Pancetta, Kale, and Parmesan Frittata
Yield: 4 servings


  • 8 eggs
  • 1 tablespoon milk
  • Kosher salt and freshly ground pepper
  • 2 ounces diced pancetta
  • 6 ounces kale, stems finely diced and leaves chopped
  • 1/3 cup chopped onion
  • 1 tablespoon olive oil
  • 2 tablespoons pine nuts
  • 1/3 cup Shredded Parmesan Cheese (more for garnish, if desired)


  1. Preheat the oven to 425 degrees F. In a medium bowl, whisk together the eggs, milk, and a pinch or two of salt and pepper. Set aside.
  2. In a 10-inch non-stick frying pan, cook the pancetta over medium heat until it starts to brown, about 2-3 minutes. Add the kale stems and onion and cook, stirring occasionally, until tender, 2-4 minutes more. Add the kale leaves and another pinch of salt and pepper, cover, and cook until leaves begin to wilt, about 2 minutes.
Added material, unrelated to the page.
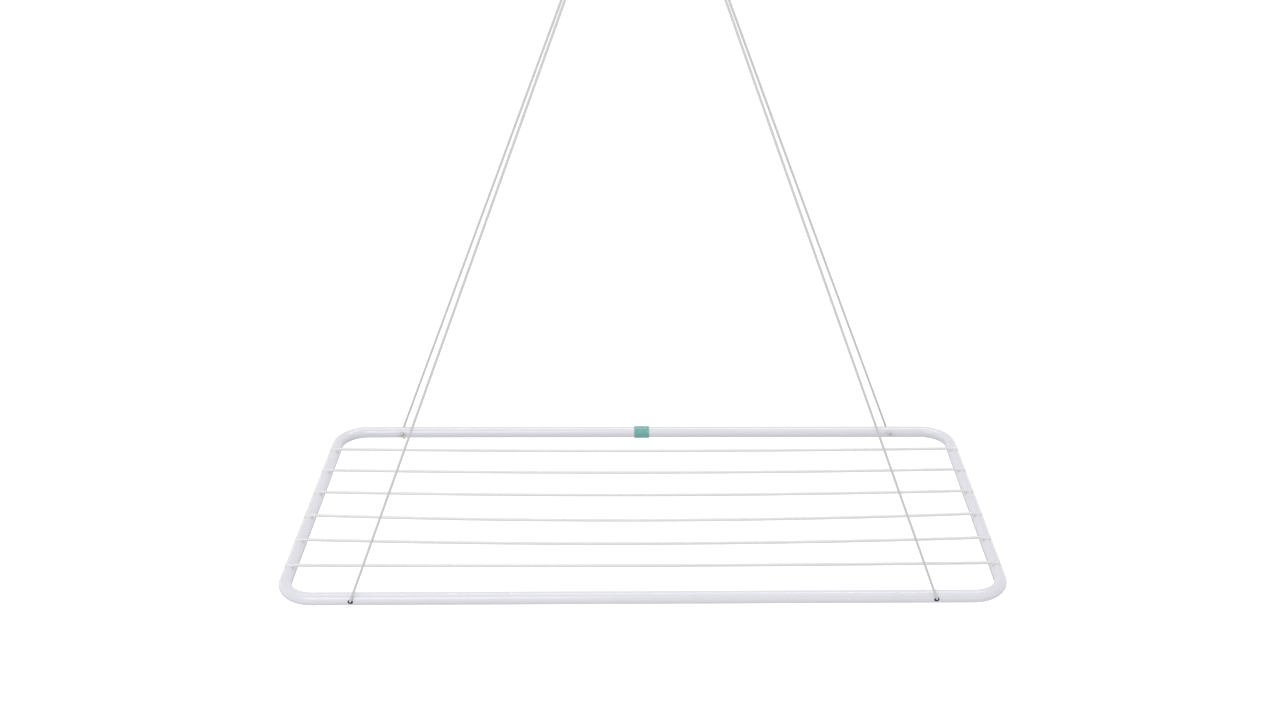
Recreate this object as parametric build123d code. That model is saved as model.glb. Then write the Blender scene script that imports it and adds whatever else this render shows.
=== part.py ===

  3. Uncover the pan, reduce the heat to medium-low, and add olive oil. Pour in the egg mixture and pine nuts and cook, stirring gently, until the eggs begin to set but do not begin to scramble. When the eggs are just set, stir in the Parmesan and cook 2-3 minutes more or until the eggs begin to set around the edges. Transfer the pan to the oven and bake until the eggs are just set in the middle, about five minutes. If desired, broil one minute, watching closely, to brown lightly on top.
  4. Garnish with a few shavings of Parmesan and serve warm or at room temperature.